Different uses of Islamic carpets in Islamic World and Europe

Early modern Islamic cultures used carpets as highly aesthetic if utilitarian things that were used to sit down, sleep, and pray. Their use in the Islamic world was therefore an embodied one where people came into close physical contact with these beautiful objects. Because they were used so intimately, the designs were often perused for their meaning and aesthetic enjoyment in ways that were very different from the western world. For example, the late-sixteenth-century Persian carpet popularly known as the "Salting Carpet," now at the Victoria and Albert Museum in London, was made for the particular use of sitting on it within a garden enjoying not only the beautifully-woven motifs of birds, flowers, vines, and wondrous mythical creatures, but the borders of this carpet also had woven inscriptions that the person seated on the carpet could read and enjoy. These verses were taken from the poetry of the great fourteenth-century Iranian poet Hafez and included these romantic verses:

“Call for wine and scatter roses: what do you seek from Time?/ Thus spoke the rose at dawn. O nightingale, what say you?

Take the cushion to the garden. You may grip the lip and kiss the cheek of the Beloved and the Cup-Bearer. You may drink the wine and smell the rose.”

The use of carpets in Islamic cultures were, however, driven first and foremost, by practicality. Amongst nomadic tribes and in villages, carpets were used to keep floors and walls warm. The tribes of Central Asia, for example, used carpets as doors on their temporary tent structures in lieu of an actual door. They were also used as bags, animal trappings, and as special objects within rituals. Even in urban centers, one of the most popular types of carpets in this period, the sajjadah or prayer rug was borne out of the need for a clean place for devout Muslims to conduct their prayers, which they are required to do five times a day. The smaller-size of the prayer rugs were necessitated by their function as easily portable objects that can be carried during travels. In Europe, however, Islamic carpets had largely an aesthetic function. While they were used as floor coverings, Islamic carpets also found use as objects to decorate tables, walls, and window sills. Because they were an item of luxury, they were also used to indicate wealth and eliteness of the user. But they were never used as furnishings in the way Islamic cultures did since carpets were things to walk upon and look at but they were rarely objects to sit, sleep, or pray in the western world. In other words, while in Islamic cultures, the appreciation of carpets were both visual and tactile, in Europe their appreciation was largely limited to the visual.

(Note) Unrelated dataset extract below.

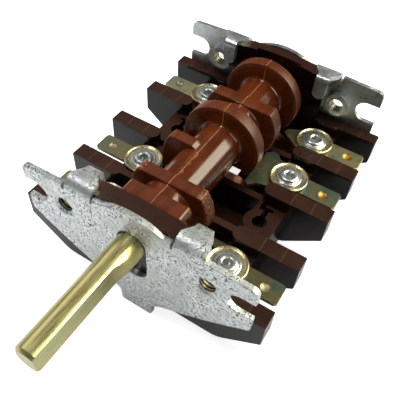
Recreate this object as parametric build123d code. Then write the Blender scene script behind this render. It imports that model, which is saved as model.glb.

Symbolisms Within Islamic Carpets in the Islamic World and Europe

Some Islamic carpets were imbued with symbolic value. Such symbolism in the Islamic World was intentional in that symbolism in carpets were directly related to their manner of use. For example, the sajjadah or prayer rugs were often woven with the representation of an arch or a colonnaded arcade within the carpet's main design field as seen in the early eighteenth century carpet in the Metropolitan Museum of Art collection. Arches, particularly, colonnaded arcades represented the earliest form of mosque architecture thereby bringing a little bit of the ambience of a mosque on to the prayer rug. Other prayer rugs had single arches that filled the main design field of the carpet such as in this Ottoman eighteenth-century prayer rug at The Walters Art Museum. The single arch represented the mihrab or niche in a mosque that denoted the direction of prayer. A mihrab is a special niche that is place on the wall of a mosque that is in the direction of the Muslim holy site of Mecca. Symbolically, the arch in a prayer rug thereby signaled the rug as a place of piety and worship as well as its axial design with the pointed arch was used to orient the worshipper in the right direction for prayer.
Of course, such symbolism would not have been understood in early modern Europe. However, a different set of symbolisms, not originally intended by the makers of these carpets, came to be associated with Islamic carpets in Europe. In general, because of their status as expensive and exclusive luxury goods, Islamic carpets symbolized wealth and stature in the West. For this reason, carpets can be seen adorning the tables of important men—diplomats, clergy, merchants—in early modern paintings such as the seventeenth-century painting of Lucas van Uffel, a Flemish merchant, by the celebrated painter Anthony van Dyck. Islamic carpets were imbued with other more use-specific or period-specific symbolisms as well. For example, in seventeenth-century Dutch paintings, carpets were included in scenes of excess, a symbol of excessive conspicuous consumption, a cautionary message to Dutch middle classes about the amoral nature of too much wealth and worldly pleasures. In the painting, A Maid Asleep, Dutch painter Johannes Vermeer shows a woman nodding off to sleep at the kitchen table decorated with an Ottoman Turkish carpet. Vermeer uses the carpet not only to add color and texture to the scene and show off his painterly skills, the carpet is symbolic of the maid’s laziness while at work. Islamic carpets had a religious symbolic value associated with it in Europe as well as seen through its widespread use within European churches. This was in part due to the knowledge of the Middle Eastern custom of using carpets under the feet of holy men, a concept transmitted to the western world through the story of Palm Sunday in the Bible. Thus both in Islamic and Christian cultures of the early modern period, Islamic carpets were highly regarded status markers and had symbolic uses.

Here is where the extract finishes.